The Air Walk saga- My eight glorious paces of Ridiculousness

 The Air Walk Saga: My Eight Glorious Paces of Ridiculousness


Gravity, ageing knees, and a craze I had no business attempting.


Have you ever attempted something so ridiculous, so utterly absurd, that embarrassment was inevitable… and yet you couldn’t resist?


That, my friends, is how I found myself attempting the Air Walk — the mystical move where you drift in slow motion like a low-budget sci-fi hero, then — WHOOSH — break into a sprint as if someone yelled, “FINAL CALL FOR BOARDING!”


Naturally, I thought, How hard can it be?


First came mental rehearsal. In my head? Majestic. Weightless. Feather-in-the-breeze elegance. I even imagined a heroic soundtrack.


Then came sofa rehearsal. I sat there, mimicking the footwork. I looked like a confused pigeon. My cat glanced at me, then walked away, unimpressed.


Finally, bed rehearsal. Legs in the air, toes pointed, feeling oddly powerful. Thank goodness my wife and grandkids were downstairs — their expressions would have been legendary. I imagined their applause anyway, which made the effort feel cinematic.


Now, before you judge: I am old, but not yet ancient. I can walk unaided, jog a bit, even manage an energetic sprint. You get the drift. But extreme sporty stuff like AIR WALKING? That’s a different ball game. I had promised myself the days of reckless heroism were behind me — no more illusions of youthful bravado. Some things are best admired from a safe distance.


And yet, here I was. Every so often, a crazy thought strikes: Tonight — Air Walk. Adrenaline pumping. Silly, but thrilling. I slipped out quietly, like a secret agent on a ridiculous mission.


I slunk onto the little dead-end road near our place. Not a soul in sight. Perfect — my runway, my destiny.


The air was cool, carrying a gentle hush. A few stars shimmered above, shy against the city glow. Streetlights cast soft pools of light, and a wind rustled the leaves — as if the universe itself was holding its breath.

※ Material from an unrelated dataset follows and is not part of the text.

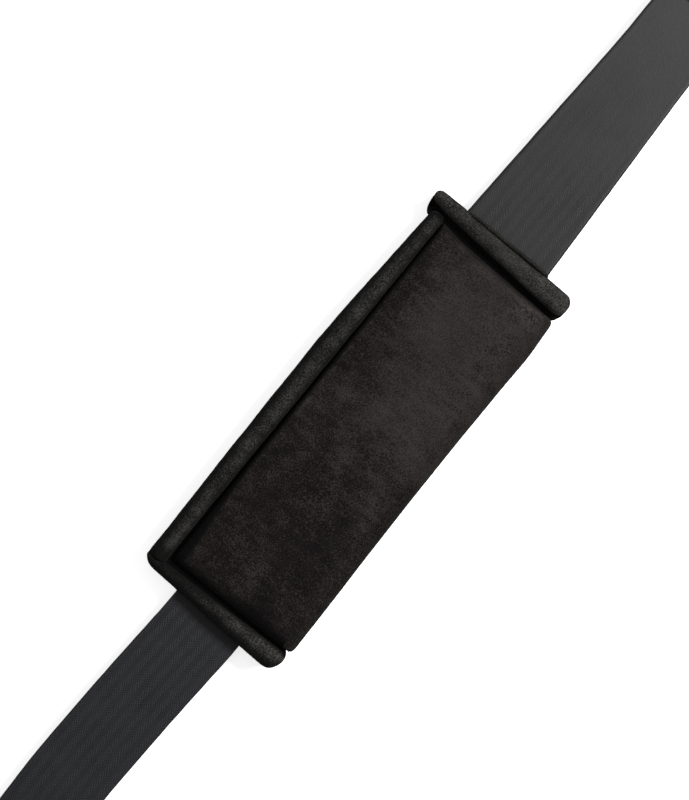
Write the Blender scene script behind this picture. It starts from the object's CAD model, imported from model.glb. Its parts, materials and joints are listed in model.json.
import json
import math

import bmesh
import bpy
import numpy as np
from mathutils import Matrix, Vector, noise


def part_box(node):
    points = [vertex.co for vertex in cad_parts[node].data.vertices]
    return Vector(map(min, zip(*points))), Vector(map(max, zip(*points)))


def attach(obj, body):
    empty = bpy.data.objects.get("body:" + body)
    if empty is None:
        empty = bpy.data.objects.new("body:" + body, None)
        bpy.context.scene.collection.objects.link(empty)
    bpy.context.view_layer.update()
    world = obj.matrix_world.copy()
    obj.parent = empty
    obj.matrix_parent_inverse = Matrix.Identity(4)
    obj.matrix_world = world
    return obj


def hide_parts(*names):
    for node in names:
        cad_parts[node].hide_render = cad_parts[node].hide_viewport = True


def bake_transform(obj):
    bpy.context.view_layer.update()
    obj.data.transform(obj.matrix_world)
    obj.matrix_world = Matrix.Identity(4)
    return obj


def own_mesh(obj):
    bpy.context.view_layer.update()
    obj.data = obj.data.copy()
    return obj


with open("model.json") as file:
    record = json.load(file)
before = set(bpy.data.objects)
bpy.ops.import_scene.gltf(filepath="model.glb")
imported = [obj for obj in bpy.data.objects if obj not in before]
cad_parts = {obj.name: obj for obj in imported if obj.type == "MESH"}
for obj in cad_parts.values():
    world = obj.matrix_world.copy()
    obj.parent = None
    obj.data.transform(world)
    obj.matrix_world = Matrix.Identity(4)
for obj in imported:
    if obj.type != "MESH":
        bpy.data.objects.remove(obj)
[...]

Then, like solemn critics in a front-row box, our two stray cats appeared. One perched on the curb, tail flicking, the other lounging in shadows. Their eyes followed me with unblinking attention — the only witnesses. My daughters and sons-in-law would have been spellbound. My wife? Possibly questioning all her life choices.


Deep breath… steady… and go.


Slow start. Check. Picked up the pace. Check. Limbs cooperating, Sketchers loyal, dignity mostly intact.


Then: the REAL DEAL.


Before you could say “Jackson” or “Elvis Presley,” I was AIR WALKING — eight glorious paces of pure ridiculousness. Muscles protesting, movements exaggerated, cats judging in solemn silence.


By the end… collapse in slow motion. Breathless. Gasping. Limbs flailing like a hero in a low-budget action scene. Muscles staging a full revolt. Utterly spent, yet undeniably legendary.


The only regret? I didn’t record it. No one will believe me. My colleagues might have muttered, “Is that really Mr Guzder?”


Calves tight. Knees sulking. Back threatening to resign.


And yet… for those eight glorious paces, I was weightless, ridiculous, and entirely, unapologetically alive. I was not just a senior citizen — I was a hero, a performer, a legend — if only in the solemn, judging eyes of two unimpressed cats.


The Air Walk is deceptive. It looks easy. It feels glorious. It humbles you. It mocks you. It leaves you questioning every life choice… while laughing at yourself harder than you have in years.


I may have promised myself no more illusions of bravado, no more reckless heroics. But for those eight absurd, glorious paces, I would do it all over again — slow motion, flailing, pride bruised, dignity optional… and loving every ridiculous second of it.